Atormentada por los escrúpulos, aunque siempre sumisa, Santa Catalina de Bolonia temía acercarse a la sagrada mesa, pero bastaba una señal de su confesor para que sobreponiéndose a sus temores, fuese a comulgar. Para animarla a obedecer siempre, apareciósela un día Nuestro Señor y la dijo: «regocíjate, hija mía, que muy agradable me es tu obediencia». Aparecióse también a la Beata Estefanía de Soncino, dominica, y le dijo: «en vista de que has puesto tu voluntad en manos de tu confesor como en las mías propias, pídeme lo que quieras que te lo concederé». -«Señor, respondió ella, sólo os quiero a Vos.»
Al principio de su conversión San Ignacio de Loyola fue asaltado de dudas e inquietudes sin poder hallar un momento de reposo. Mas, como hombre de fe, lleno de confianza en la palabra del divino Maestro: el que a vosotros os escucha a mí me escucha, exclamó un día: «Señor, mostradme el camino que debo seguir, que aunque no hubiera de tener sino a un perro por guía, os prometo obedecer con toda fidelidad.» Y de hecho, supo obedecer con tanta perfección, que se vio libre de sus escrúpulos y hasta llegó a ser un excelente maestro de la vida espiritual... Una vez más os diré que obedezcáis en todo a vuestro confesor, y que tengáis confianza en la obediencia.

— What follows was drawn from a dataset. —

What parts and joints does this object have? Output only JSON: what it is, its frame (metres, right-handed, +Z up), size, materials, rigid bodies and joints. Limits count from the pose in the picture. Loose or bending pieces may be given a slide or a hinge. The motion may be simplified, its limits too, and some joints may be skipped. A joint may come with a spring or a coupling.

«He aquí -decía San Felipe de Neri- el medio más seguro para escapar de los lazos del enemigo, así como no hay nada tampoco más dañoso que pretender conducirse según su propio parecer.» En todas vuestras oraciones pedid, pues, la gracia, la inestimable gracia de obedecer, y estad seguros que obedeciendo os salvaréis ciertamente, y ciertamente os santificaréis.